> DIRECTIONS: Repeat the material exactly as it appears.

> PROVIDED RECORDS:
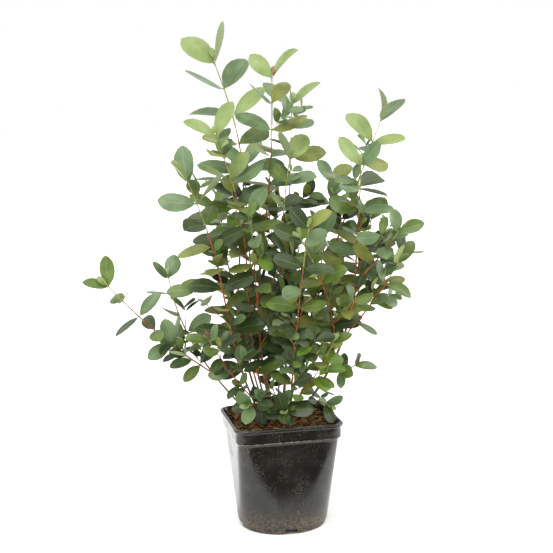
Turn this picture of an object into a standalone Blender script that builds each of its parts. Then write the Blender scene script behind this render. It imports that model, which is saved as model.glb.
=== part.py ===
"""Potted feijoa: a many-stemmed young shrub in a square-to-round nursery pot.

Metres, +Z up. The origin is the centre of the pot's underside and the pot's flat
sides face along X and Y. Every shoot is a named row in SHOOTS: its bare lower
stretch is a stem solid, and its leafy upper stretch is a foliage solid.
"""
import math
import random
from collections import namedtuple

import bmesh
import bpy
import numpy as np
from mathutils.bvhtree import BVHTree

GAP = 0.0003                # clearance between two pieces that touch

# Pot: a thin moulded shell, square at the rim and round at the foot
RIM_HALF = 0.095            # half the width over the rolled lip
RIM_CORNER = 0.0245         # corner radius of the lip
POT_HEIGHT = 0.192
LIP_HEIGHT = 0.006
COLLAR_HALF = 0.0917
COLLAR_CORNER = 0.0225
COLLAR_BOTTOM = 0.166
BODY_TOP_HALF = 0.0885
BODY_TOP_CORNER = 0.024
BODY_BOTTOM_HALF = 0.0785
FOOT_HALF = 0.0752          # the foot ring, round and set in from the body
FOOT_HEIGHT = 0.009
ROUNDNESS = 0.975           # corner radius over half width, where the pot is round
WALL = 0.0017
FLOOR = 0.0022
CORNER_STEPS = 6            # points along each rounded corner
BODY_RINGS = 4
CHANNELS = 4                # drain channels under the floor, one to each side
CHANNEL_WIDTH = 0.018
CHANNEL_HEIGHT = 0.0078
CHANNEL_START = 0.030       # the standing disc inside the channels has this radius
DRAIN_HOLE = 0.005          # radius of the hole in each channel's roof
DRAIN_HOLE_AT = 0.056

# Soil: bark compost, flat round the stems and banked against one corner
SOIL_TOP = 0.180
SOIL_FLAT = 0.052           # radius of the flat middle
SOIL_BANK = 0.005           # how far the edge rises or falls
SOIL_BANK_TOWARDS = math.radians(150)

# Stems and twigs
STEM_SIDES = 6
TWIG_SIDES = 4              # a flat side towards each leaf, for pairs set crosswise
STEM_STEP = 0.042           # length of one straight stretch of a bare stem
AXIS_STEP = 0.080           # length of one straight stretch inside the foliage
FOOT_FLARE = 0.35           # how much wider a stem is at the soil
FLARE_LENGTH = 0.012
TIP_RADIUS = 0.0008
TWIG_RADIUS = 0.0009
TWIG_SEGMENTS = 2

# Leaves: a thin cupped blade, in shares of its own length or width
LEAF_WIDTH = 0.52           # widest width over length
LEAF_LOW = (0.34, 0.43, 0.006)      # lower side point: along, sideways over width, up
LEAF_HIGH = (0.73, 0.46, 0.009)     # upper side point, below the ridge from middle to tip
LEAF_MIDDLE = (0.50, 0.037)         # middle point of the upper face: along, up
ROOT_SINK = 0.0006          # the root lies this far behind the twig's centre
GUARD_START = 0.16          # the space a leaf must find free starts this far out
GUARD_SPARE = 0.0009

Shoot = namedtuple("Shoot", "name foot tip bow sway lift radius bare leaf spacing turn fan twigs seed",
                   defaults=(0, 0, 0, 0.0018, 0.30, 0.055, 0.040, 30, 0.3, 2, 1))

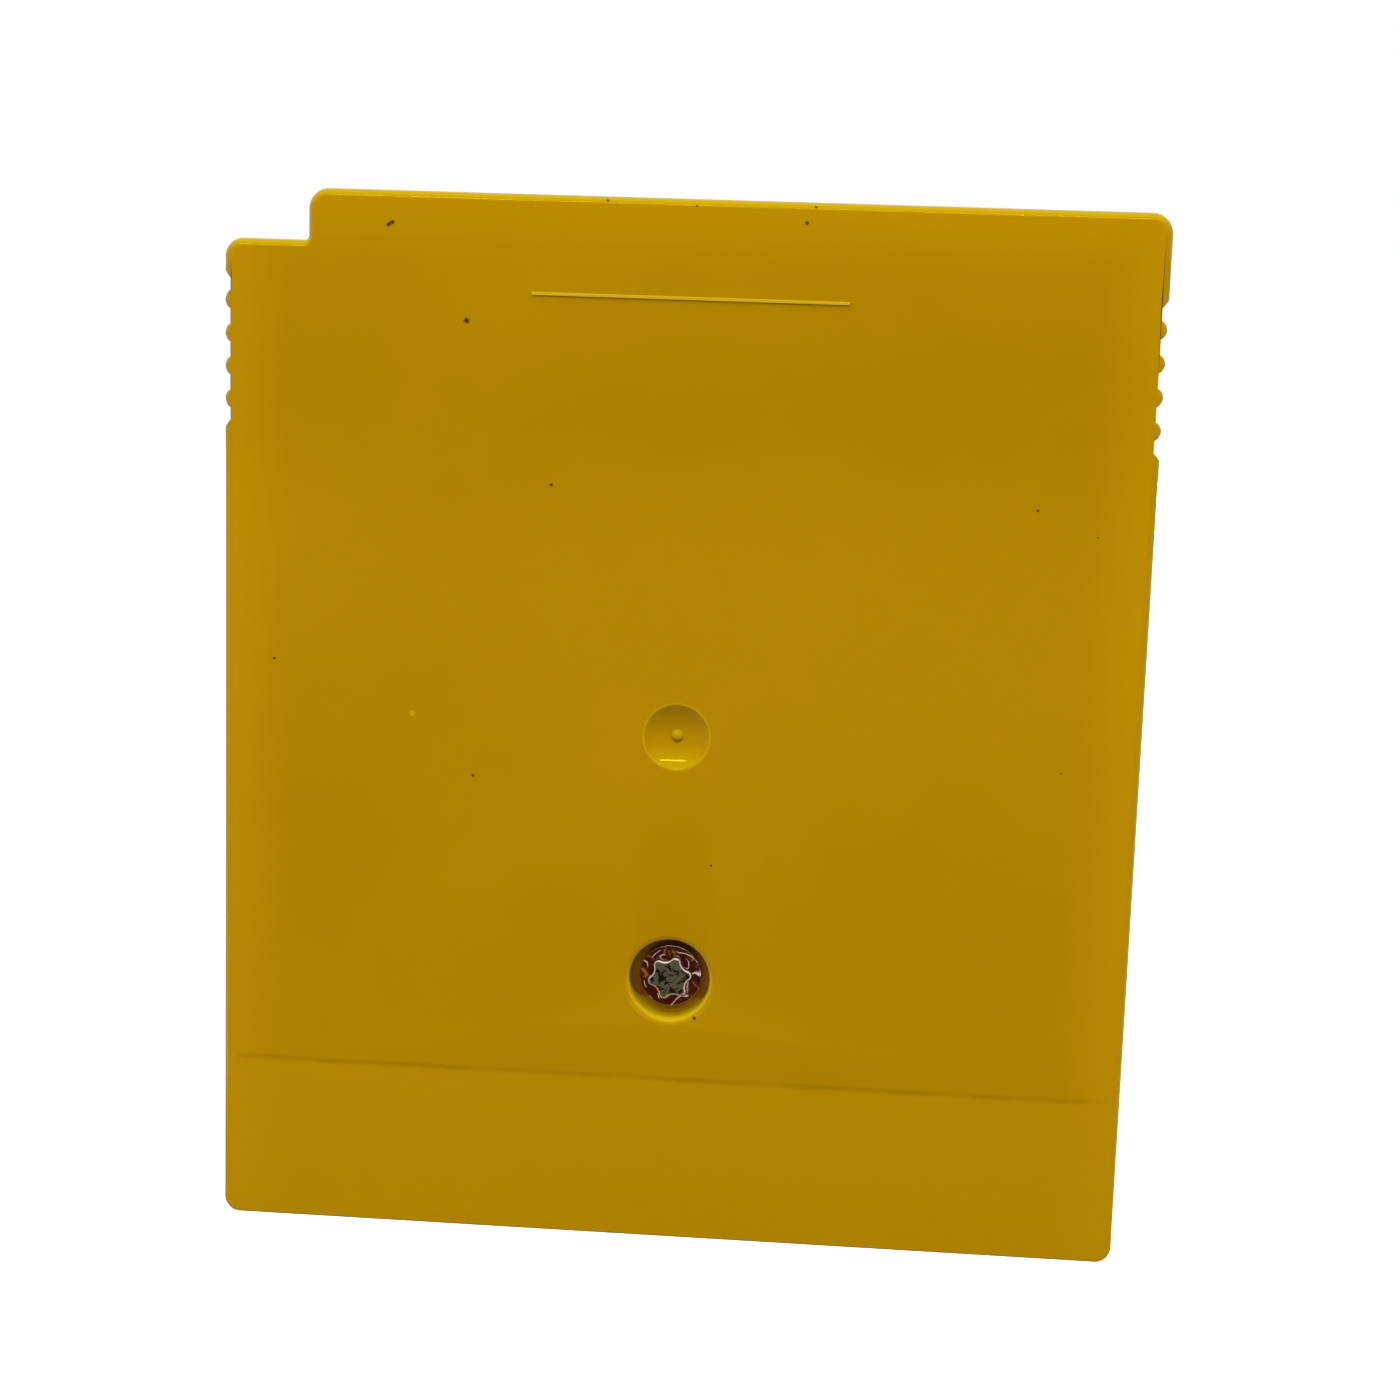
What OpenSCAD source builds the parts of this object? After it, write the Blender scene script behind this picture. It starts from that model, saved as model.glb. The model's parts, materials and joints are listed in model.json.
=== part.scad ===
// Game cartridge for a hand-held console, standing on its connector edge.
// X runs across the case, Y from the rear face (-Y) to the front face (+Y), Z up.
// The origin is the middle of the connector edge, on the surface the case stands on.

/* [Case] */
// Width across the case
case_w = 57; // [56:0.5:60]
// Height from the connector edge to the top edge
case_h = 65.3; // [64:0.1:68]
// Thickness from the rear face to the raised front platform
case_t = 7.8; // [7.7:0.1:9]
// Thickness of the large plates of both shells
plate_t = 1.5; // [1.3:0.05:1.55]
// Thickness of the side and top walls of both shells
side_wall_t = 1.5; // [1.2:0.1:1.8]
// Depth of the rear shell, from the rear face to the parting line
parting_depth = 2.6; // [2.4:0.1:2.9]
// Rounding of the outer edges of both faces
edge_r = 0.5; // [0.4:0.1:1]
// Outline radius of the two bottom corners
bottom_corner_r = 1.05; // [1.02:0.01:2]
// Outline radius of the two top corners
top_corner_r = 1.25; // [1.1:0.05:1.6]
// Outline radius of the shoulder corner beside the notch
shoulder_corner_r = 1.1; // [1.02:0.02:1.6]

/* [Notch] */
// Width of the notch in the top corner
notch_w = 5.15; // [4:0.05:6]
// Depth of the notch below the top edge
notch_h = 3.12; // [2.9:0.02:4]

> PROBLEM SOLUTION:
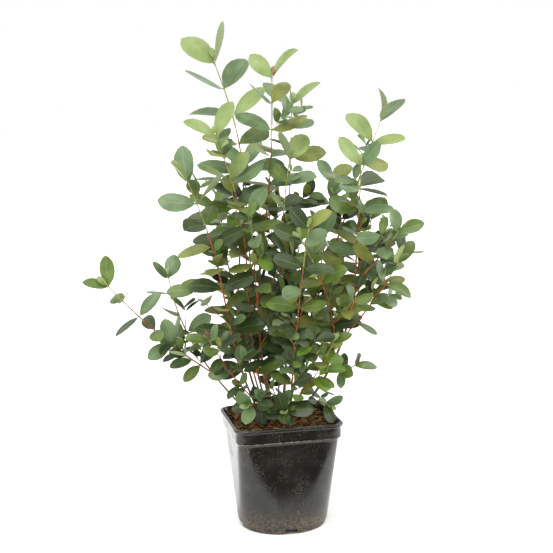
Turn this picture of an object into a standalone Blender script that builds each of its parts. Then write the Blender scene script behind this render. It imports that model, which is saved as model.glb.
=== part.py ===
"""Potted feijoa: a many-stemmed young shrub in a square-to-round nursery pot.

Metres, +Z up. The origin is the centre of the pot's underside and the pot's flat
sides face along X and Y. Every shoot is a named row in SHOOTS: its bare lower
stretch is a stem solid, and its leafy upper stretch is a foliage solid.
"""
import math
import random
from collections import namedtuple

import bmesh
import bpy
import numpy as np
from mathutils.bvhtree import BVHTree

GAP = 0.0003                # clearance between two pieces that touch

# Pot: a thin moulded shell, square at the rim and round at the foot
RIM_HALF = 0.095            # half the width over the rolled lip
RIM_CORNER = 0.0245         # corner radius of the lip
POT_HEIGHT = 0.192
LIP_HEIGHT = 0.006
COLLAR_HALF = 0.0917
COLLAR_CORNER = 0.0225
COLLAR_BOTTOM = 0.166
BODY_TOP_HALF = 0.0885
BODY_TOP_CORNER = 0.024
BODY_BOTTOM_HALF = 0.0785
FOOT_HALF = 0.0752          # the foot ring, round and set in from the body
FOOT_HEIGHT = 0.009
ROUNDNESS = 0.975           # corner radius over half width, where the pot is round
WALL = 0.0017
FLOOR = 0.0022
CORNER_STEPS = 6            # points along each rounded corner
BODY_RINGS = 4
CHANNELS = 4                # drain channels under the floor, one to each side
CHANNEL_WIDTH = 0.018
CHANNEL_HEIGHT = 0.0078
CHANNEL_START = 0.030       # the standing disc inside the channels has this radius
DRAIN_HOLE = 0.005          # radius of the hole in each channel's roof
DRAIN_HOLE_AT = 0.056

# Soil: bark compost, flat round the stems and banked against one corner
SOIL_TOP = 0.180
SOIL_FLAT = 0.052           # radius of the flat middle
SOIL_BANK = 0.005           # how far the edge rises or falls
SOIL_BANK_TOWARDS = math.radians(150)

# Stems and twigs
STEM_SIDES = 6
TWIG_SIDES = 4              # a flat side towards each leaf, for pairs set crosswise
STEM_STEP = 0.042           # length of one straight stretch of a bare stem
AXIS_STEP = 0.080           # length of one straight stretch inside the foliage
FOOT_FLARE = 0.35           # how much wider a stem is at the soil
FLARE_LENGTH = 0.012
TIP_RADIUS = 0.0008
TWIG_RADIUS = 0.0009
TWIG_SEGMENTS = 2

# Leaves: a thin cupped blade, in shares of its own length or width
LEAF_WIDTH = 0.52           # widest width over length
LEAF_LOW = (0.34, 0.43, 0.006)      # lower side point: along, sideways over width, up
LEAF_HIGH = (0.73, 0.46, 0.009)     # upper side point, below the ridge from middle to tip
LEAF_MIDDLE = (0.50, 0.037)         # middle point of the upper face: along, up
ROOT_SINK = 0.0006          # the root lies this far behind the twig's centre
GUARD_START = 0.16          # the space a leaf must find free starts this far out
GUARD_SPARE = 0.0009

Shoot = namedtuple("Shoot", "name foot tip bow sway lift radius bare leaf spacing turn fan twigs seed",
                   defaults=(0, 0, 0, 0.0018, 0.30, 0.055, 0.040, 30, 0.3, 2, 1))

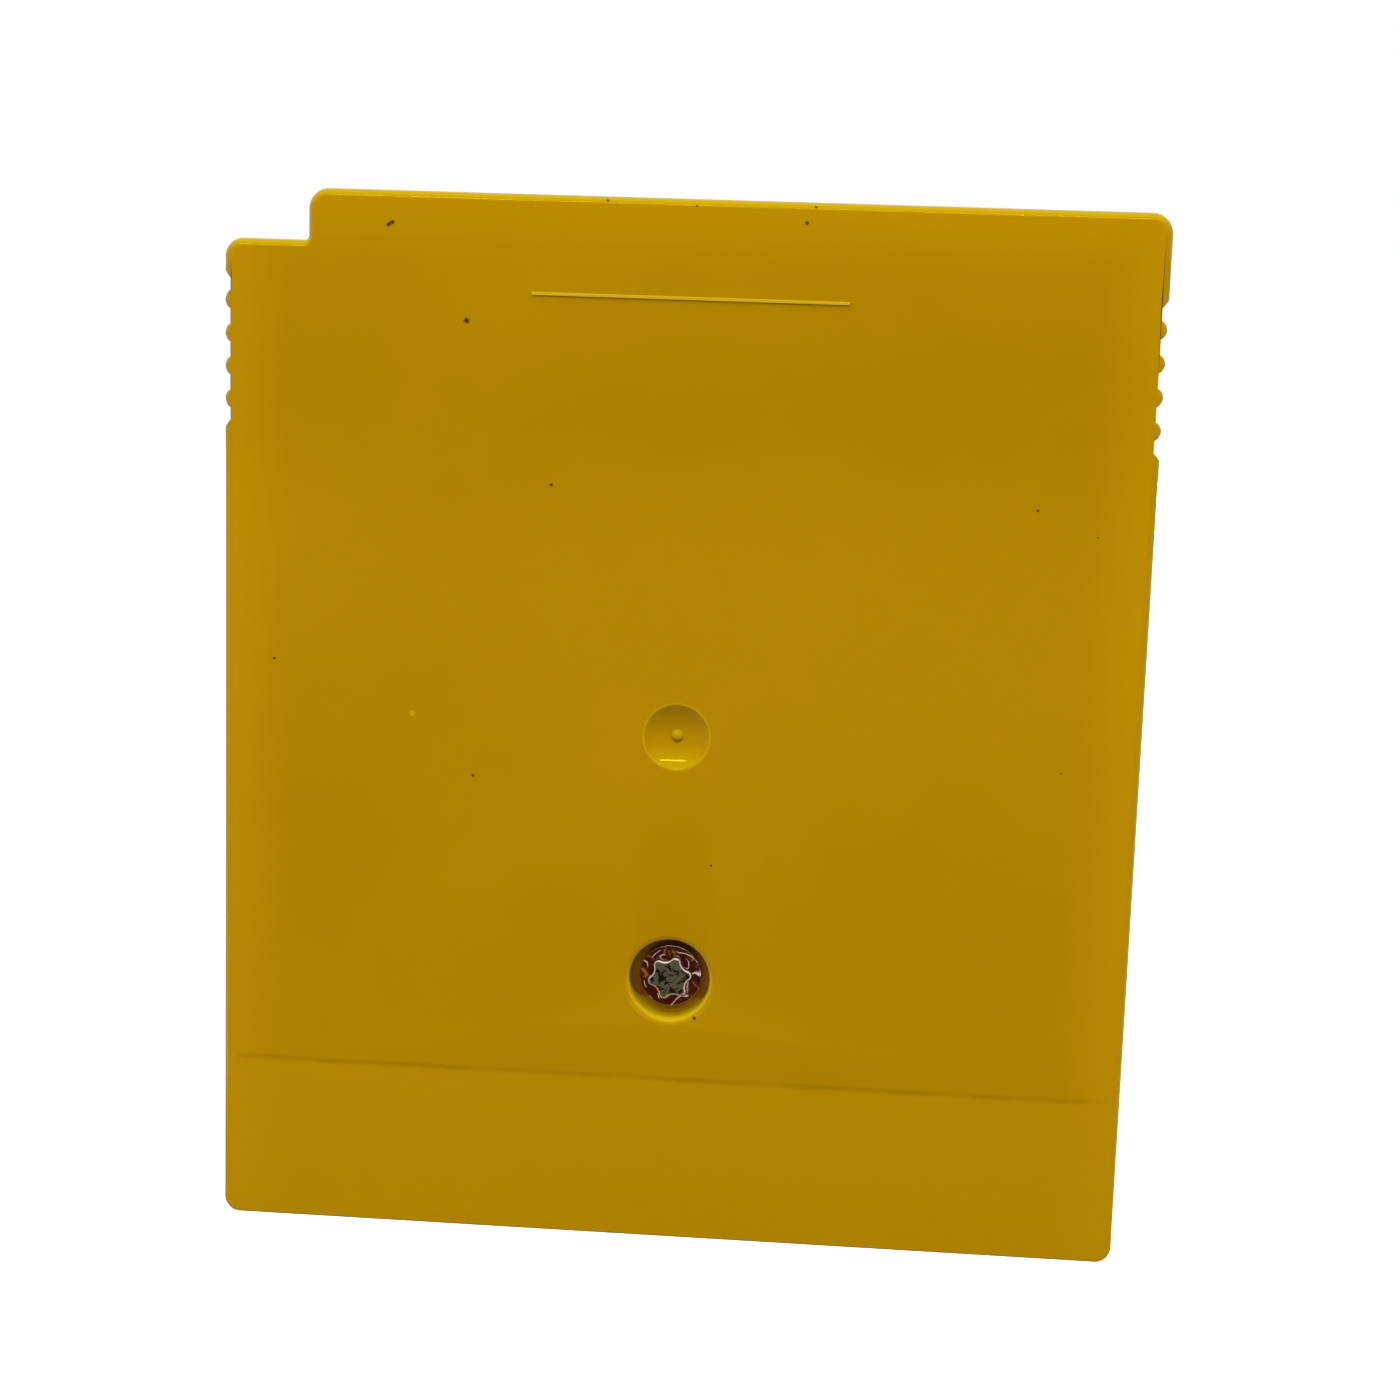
What OpenSCAD source builds the parts of this object? After it, write the Blender scene script behind this picture. It starts from that model, saved as model.glb. The model's parts, materials and joints are listed in model.json.
=== part.scad ===
// Game cartridge for a hand-held console, standing on its connector edge.
// X runs across the case, Y from the rear face (-Y) to the front face (+Y), Z up.
// The origin is the middle of the connector edge, on the surface the case stands on.

/* [Case] */
// Width across the case
case_w = 57; // [56:0.5:60]
// Height from the connector edge to the top edge
case_h = 65.3; // [64:0.1:68]
// Thickness from the rear face to the raised front platform
case_t = 7.8; // [7.7:0.1:9]
// Thickness of the large plates of both shells
plate_t = 1.5; // [1.3:0.05:1.55]
// Thickness of the side and top walls of both shells
side_wall_t = 1.5; // [1.2:0.1:1.8]
// Depth of the rear shell, from the rear face to the parting line
parting_depth = 2.6; // [2.4:0.1:2.9]
// Rounding of the outer edges of both faces
edge_r = 0.5; // [0.4:0.1:1]
// Outline radius of the two bottom corners
bottom_corner_r = 1.05; // [1.02:0.01:2]
// Outline radius of the two top corners
top_corner_r = 1.25; // [1.1:0.05:1.6]
// Outline radius of the shoulder corner beside the notch
shoulder_corner_r = 1.1; // [1.02:0.02:1.6]

/* [Notch] */
// Width of the notch in the top corner
notch_w = 5.15; // [4:0.05:6]
// Depth of the notch below the top edge
notch_h = 3.12; // [2.9:0.02:4]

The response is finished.